2) Read and Bust. Tests show that ESLs look and hold good for the shelves on eye level. Shoppers struggle to get a good read of the ESLs which are placed on the shelves above the eye level. When it comes to ESLs placed on the bottom two shelves, shoppers at times end up banging the cart and busting/damaging the ESL tags. Yes, there are plastic ESL holders etc, however, how effective?

Ben Sprecher
Guest
Ben Sprecher
11 years 3 months ago
Perhaps one of the biggest barriers to adoption is not cost, but price. Today, the price of an ESL installation is one big up-front payment that covers the full costs of the devices and installation, plus some profit for the ESL company. As the article points out, retailers can make this back in as little as 12 months. What the article doesn’t say is how they come up with that figure. I’m assuming that the calculation is based on the cost of the labor needed to manually change shelf prices every week. Even if the math is correct, that’s a hard sale to make to retail store operations. ESL companies are asking store operations to cough up cash up front in order to save labor down the road. Most retailers just don’t budget that way, so many store fixture companies struggle to get retailers to write the big check. What if ESLs were priced differently?
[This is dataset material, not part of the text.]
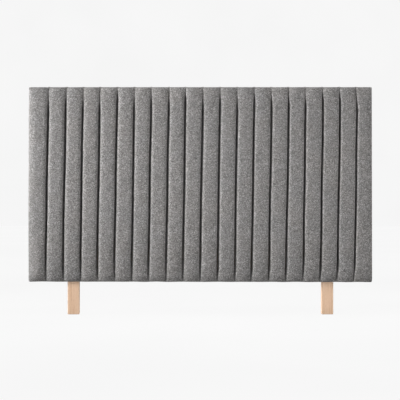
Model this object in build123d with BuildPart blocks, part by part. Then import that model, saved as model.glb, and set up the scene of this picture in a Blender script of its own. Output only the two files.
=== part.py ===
"""Upholstered headboard: a vertically channelled panel on two beech legs.

X runs across the headboard, Y from the bed towards the wall and Z up. The origin lies on the
floor, in the middle of the headboard's width and depth. All lengths are in millimetres.
"""

from build123d import *
import os

# Panel outline
panel_width = 1650
panel_height = 936
floor_clearance = 164
corner_radius = 8

# Channelled cover
channel_count = 20
channel_rise = 39
channel_crown = 3
shoulder_radius = 24
outer_shoulder_radius = 32
end_radius = 22
channel_gap = 5
gap_top_margin = 46
gap_bottom_margin = 16
gap_end_slope = 14
fabric_thickness = 1.2
hem_width = 45
cover_clearance = 0.3

# Front board and timber frame
board_thickness = 5
frame_depth = 34
rail_height = 44
stile_width = 44
upright_width = 70
centre_width = 44

# Mortise and tenon joints at both ends of every vertical frame member
tenon_length = 26
tenon_thickness = 12
tenon_shoulder = 8
tenon_clearance = 0.2

# Back lining
lining_thickness = 0.8
lining_margin = 18
lining_hole_diameter = 12

# Legs
leg_width = 57
leg_thickness = 28
leg_length = 600
leg_inset = 207
leg_edge_radius = 3
foot_chamfer = 2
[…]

What if the ESL company installed the equipment for a nominal fee, and then charged a small fee per shelf-label… Read more »
Mark Plona
Guest
Mark Plona
11 years 3 months ago

New technology is always exciting….

However, as has been pointed out, the cost of these systems can also be a barrier. Although chains are better able to move or share the costs among neighbor (perhaps more profitable) stores, the independent grocer may not have this luxury.

While the system shows promise and great flexibility in being able to satisfy many local Unit Price Labeling Requirements with regards to font and size and location on that tag/screen, there is no mention of how to deal with those that require color such as orange.

So changing those particular perceptions and showing the ROI will be the key to far wider acceptance.

Also, a well managed store at the shelf will have several obvious advantages over one that is not. However, I must say, the planogram’s integrity at store level may remain an issue regardless of how the shelves are tagged.

Jeff Weidauer
Guest
Jeff Weidauer
11 years 3 months ago
ESLs have been a mirage on the horizon for more than two decades; always just out of reach here in the US. Europe and Asia have seen much greater implementation, for various reasons. The primary hurdle for ESLs tends to be stated as a cost issue. Even with labor reductions, the up-front investment is considerable. As the technology drops in price, however, we’re sure to see some adoption of it. The bigger issue, I believe, is that ESLs are an incomplete solution. Because the technology to create bright, attractive colors remains expensive and power-hogging, ESLs today are universally monochrome. Transitioning stores to ESLs would be like going back to monochrome labels, with little to no marketing impact. Shopper marketing has put a greater emphasis on shelf edge communication than ever, and while ESLs can theoretically provide more info than a printed label, it won’t matter if you can’t draw attention to the label to begin with. The response so far has been to add flashing lights (annoying), flags or shelf talkers to the ESL (which… Read more »
Ralph Jacobson
Guest
11 years 3 months ago

In a perspective to respond to Nikki’s, I’d suggest that ESLs can actually SIMPLIFY planogramming challenges. Yes, they have been around for 20+ years, now, however major retailers internationally have made this work. In Japan, Ito-Yokado (Asia’s largest retailer) completed the ESL deployment of 184 stores, way back in 2005. Carrefour has rolled our ESLs across the globe. Eroski in Spain has also followed suit.

The ROI models are there for this technology. They no longer have to be the ugly devices of the past. There are some great suppliers (Pricer, etc.) who make tags with fantastic functionality, like number of facings, reserve stock, and next delivery information right on each tag.

As with the rest of the world, the U.S. has to learn from the past and not be too weary to make a move for the future.

James Tenser
Guest
11 years 3 months ago

Cost is clearly a significant factor in ESL adoption. But I’d submit that process and organizational changes may be greater ones. Their widespread use would require changes in store labor practices, planogram compliance practices and in-store sensing and measurement, for starters. The associated economic impact is very difficult to forecast. I have strong doubts that present ESL vendors are able to provide dependable guidance in these operational areas.

While the label systems themselves have evidently advanced in meaningful ways, FMCG retailers won’t adopt them until and unless they have worked out their own In-Store Implementation methods for measuring and maintaining planogram compliance.